Reproduce exactly the lines from the top of the records below through the line holding "return tuple(min(part *".

* START Supplied data *

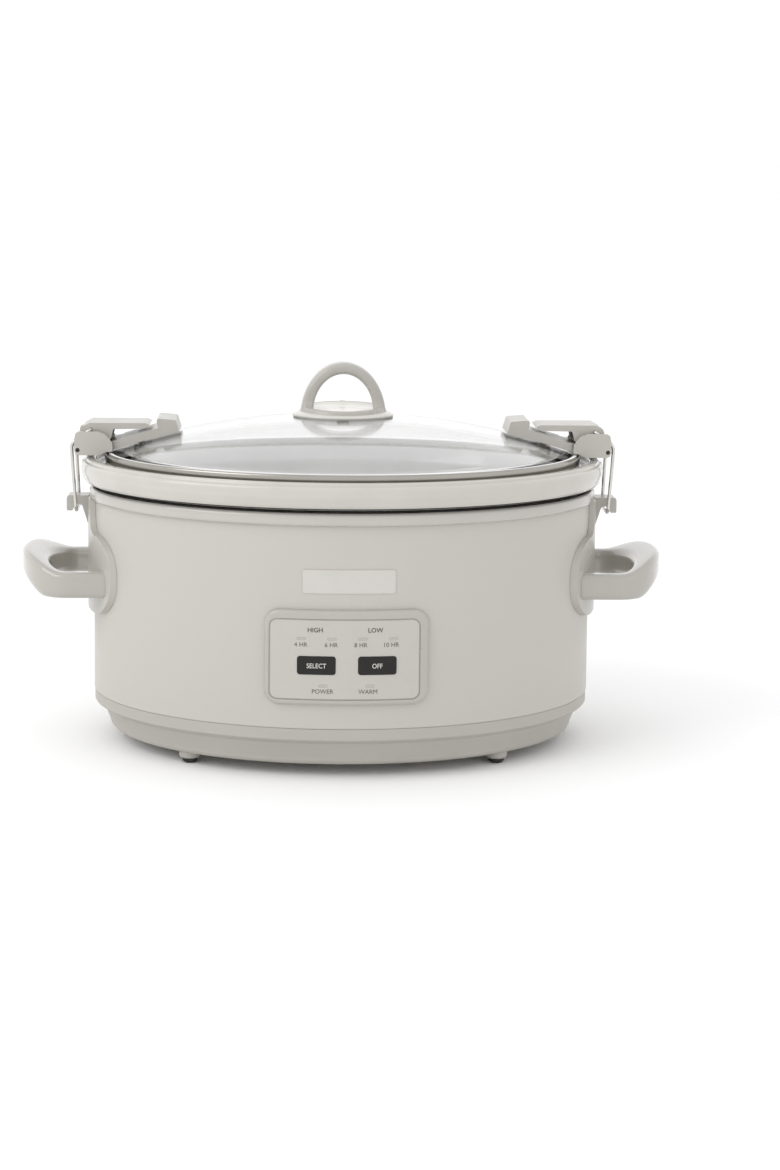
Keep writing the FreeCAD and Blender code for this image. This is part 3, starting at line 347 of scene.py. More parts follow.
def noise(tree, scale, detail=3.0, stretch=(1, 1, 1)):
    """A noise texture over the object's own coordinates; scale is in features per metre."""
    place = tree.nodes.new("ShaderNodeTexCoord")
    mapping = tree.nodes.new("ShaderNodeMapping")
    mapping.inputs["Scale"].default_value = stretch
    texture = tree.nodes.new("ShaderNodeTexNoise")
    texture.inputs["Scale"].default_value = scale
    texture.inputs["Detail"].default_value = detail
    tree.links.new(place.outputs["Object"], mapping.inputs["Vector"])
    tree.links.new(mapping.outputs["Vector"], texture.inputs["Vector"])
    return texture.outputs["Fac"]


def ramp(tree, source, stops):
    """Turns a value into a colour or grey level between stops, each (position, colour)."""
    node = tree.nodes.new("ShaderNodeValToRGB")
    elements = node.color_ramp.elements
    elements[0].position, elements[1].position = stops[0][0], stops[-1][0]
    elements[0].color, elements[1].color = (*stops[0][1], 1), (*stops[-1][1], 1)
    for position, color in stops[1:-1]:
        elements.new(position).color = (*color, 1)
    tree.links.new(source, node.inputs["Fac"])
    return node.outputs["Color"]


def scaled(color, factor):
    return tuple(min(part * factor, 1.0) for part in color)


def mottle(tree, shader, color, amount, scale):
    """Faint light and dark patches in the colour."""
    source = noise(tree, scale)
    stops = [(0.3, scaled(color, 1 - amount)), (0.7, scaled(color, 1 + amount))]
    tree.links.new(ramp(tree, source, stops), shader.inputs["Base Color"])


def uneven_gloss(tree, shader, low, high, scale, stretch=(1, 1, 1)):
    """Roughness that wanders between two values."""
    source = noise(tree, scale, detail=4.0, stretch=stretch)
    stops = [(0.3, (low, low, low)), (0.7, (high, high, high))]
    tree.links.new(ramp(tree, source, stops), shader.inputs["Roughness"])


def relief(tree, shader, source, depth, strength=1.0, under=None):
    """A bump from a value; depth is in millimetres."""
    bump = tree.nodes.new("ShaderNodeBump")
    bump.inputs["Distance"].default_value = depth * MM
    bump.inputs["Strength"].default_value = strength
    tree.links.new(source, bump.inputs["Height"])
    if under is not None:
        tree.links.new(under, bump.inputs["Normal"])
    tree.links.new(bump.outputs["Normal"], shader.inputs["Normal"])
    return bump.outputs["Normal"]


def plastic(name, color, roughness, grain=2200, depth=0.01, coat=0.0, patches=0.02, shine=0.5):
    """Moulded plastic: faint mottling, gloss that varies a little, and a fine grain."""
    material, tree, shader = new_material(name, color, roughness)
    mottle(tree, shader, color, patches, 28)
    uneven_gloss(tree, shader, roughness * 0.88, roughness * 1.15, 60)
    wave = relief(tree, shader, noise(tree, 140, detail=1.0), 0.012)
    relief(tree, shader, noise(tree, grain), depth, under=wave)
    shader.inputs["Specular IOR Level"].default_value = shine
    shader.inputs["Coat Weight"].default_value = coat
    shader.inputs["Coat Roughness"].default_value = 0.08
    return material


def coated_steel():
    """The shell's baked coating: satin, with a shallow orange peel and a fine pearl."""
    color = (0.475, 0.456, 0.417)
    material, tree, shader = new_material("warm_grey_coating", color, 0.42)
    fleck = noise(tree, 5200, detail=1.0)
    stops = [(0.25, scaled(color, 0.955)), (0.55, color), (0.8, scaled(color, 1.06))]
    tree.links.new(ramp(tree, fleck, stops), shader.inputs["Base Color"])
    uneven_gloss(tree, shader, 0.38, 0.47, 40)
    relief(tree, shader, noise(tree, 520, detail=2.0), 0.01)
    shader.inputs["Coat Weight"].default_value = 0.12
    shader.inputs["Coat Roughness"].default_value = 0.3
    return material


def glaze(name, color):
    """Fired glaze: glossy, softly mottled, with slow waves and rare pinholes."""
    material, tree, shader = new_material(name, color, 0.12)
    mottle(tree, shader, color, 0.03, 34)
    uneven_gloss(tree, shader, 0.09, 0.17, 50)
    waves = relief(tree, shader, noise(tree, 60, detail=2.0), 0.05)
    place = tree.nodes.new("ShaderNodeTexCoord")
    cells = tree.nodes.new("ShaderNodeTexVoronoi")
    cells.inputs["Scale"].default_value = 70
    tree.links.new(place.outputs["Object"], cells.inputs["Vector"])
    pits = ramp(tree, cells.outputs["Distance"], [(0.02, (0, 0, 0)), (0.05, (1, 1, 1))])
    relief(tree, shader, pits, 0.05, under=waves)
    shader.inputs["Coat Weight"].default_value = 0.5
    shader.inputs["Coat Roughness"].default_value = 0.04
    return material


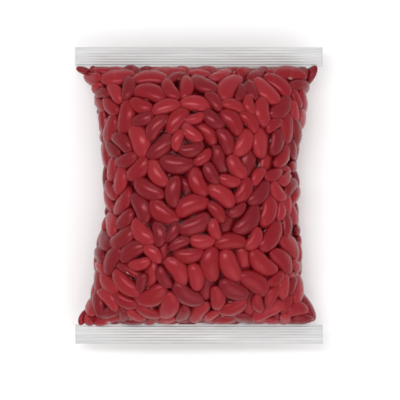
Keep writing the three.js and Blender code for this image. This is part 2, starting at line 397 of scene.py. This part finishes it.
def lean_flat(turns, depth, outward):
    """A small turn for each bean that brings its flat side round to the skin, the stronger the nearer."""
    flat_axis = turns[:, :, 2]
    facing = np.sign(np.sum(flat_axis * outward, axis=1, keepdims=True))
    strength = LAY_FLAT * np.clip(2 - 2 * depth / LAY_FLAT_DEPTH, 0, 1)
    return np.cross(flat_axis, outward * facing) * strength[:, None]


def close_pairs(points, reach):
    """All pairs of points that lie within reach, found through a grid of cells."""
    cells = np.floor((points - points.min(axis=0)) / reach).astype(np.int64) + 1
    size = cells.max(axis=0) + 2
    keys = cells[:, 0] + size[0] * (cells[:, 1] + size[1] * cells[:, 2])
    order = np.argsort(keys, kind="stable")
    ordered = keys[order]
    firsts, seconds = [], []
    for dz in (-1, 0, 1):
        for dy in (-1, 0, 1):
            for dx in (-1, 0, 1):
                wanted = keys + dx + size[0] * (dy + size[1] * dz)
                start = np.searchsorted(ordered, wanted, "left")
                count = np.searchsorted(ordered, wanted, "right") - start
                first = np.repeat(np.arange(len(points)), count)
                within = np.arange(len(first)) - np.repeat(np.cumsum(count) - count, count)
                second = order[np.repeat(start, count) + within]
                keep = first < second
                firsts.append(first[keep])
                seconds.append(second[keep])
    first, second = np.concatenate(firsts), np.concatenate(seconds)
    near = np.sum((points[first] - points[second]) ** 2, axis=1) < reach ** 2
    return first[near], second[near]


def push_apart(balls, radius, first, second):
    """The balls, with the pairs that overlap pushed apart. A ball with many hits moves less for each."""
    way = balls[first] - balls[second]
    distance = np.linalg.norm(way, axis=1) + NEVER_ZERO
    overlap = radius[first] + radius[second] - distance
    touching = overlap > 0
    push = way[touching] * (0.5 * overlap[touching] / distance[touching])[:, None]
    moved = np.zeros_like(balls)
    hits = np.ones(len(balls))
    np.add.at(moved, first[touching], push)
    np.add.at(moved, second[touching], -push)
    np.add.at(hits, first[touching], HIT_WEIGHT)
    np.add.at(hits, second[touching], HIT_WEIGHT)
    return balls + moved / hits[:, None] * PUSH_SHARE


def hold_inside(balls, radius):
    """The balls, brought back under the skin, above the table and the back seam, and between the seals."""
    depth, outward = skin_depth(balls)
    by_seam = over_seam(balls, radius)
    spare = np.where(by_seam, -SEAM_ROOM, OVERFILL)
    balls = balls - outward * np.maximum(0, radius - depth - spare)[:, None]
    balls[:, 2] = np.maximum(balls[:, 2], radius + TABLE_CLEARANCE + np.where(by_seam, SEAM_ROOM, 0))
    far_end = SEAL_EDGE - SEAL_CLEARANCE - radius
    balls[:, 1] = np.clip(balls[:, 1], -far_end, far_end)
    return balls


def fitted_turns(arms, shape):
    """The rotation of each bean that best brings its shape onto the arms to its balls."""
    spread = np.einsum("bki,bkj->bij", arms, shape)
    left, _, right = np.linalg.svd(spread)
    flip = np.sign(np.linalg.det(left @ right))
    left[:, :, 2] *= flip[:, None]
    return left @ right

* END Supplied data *

▶ **Finished task**
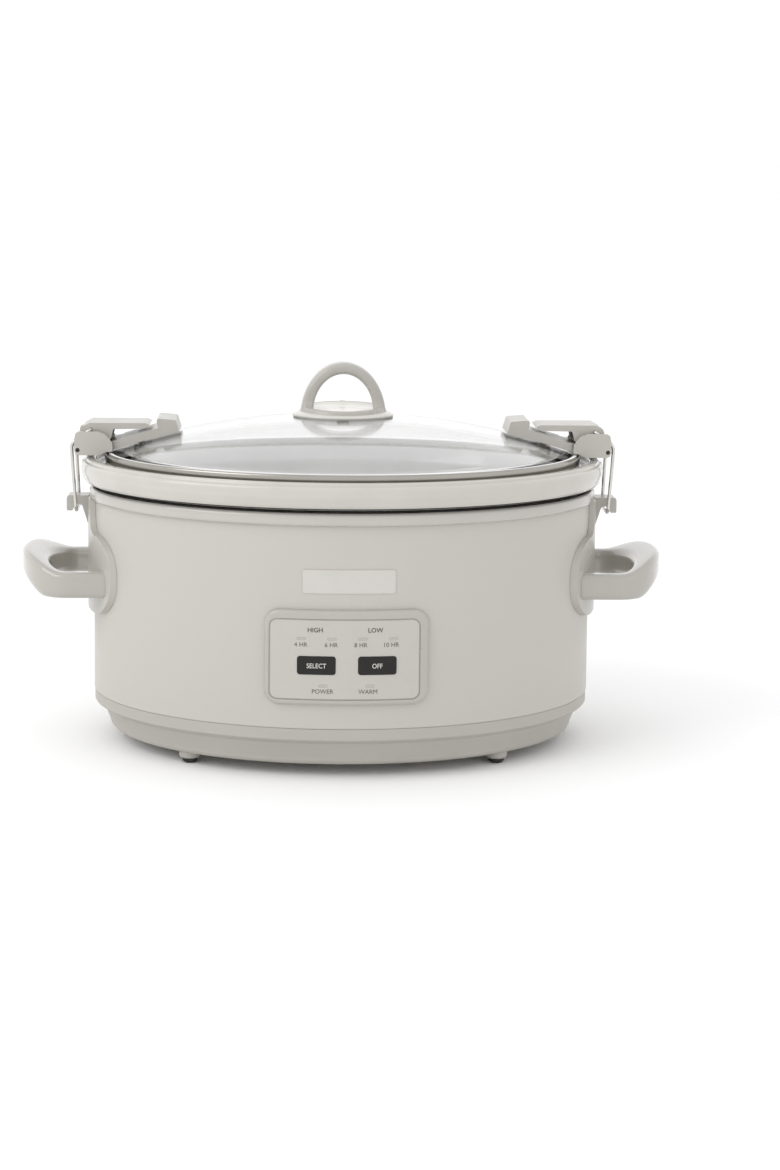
Keep writing the FreeCAD and Blender code for this image. This is part 3, starting at line 347 of scene.py. More parts follow.
def noise(tree, scale, detail=3.0, stretch=(1, 1, 1)):
    """A noise texture over the object's own coordinates; scale is in features per metre."""
    place = tree.nodes.new("ShaderNodeTexCoord")
    mapping = tree.nodes.new("ShaderNodeMapping")
    mapping.inputs["Scale"].default_value = stretch
    texture = tree.nodes.new("ShaderNodeTexNoise")
    texture.inputs["Scale"].default_value = scale
    texture.inputs["Detail"].default_value = detail
    tree.links.new(place.outputs["Object"], mapping.inputs["Vector"])
    tree.links.new(mapping.outputs["Vector"], texture.inputs["Vector"])
    return texture.outputs["Fac"]


def ramp(tree, source, stops):
    """Turns a value into a colour or grey level between stops, each (position, colour)."""
    node = tree.nodes.new("ShaderNodeValToRGB")
    elements = node.color_ramp.elements
    elements[0].position, elements[1].position = stops[0][0], stops[-1][0]
    elements[0].color, elements[1].color = (*stops[0][1], 1), (*stops[-1][1], 1)
    for position, color in stops[1:-1]:
        elements.new(position).color = (*color, 1)
    tree.links.new(source, node.inputs["Fac"])
    return node.outputs["Color"]


def scaled(color, factor):
    return tuple(min(part * factor, 1.0) for part in color)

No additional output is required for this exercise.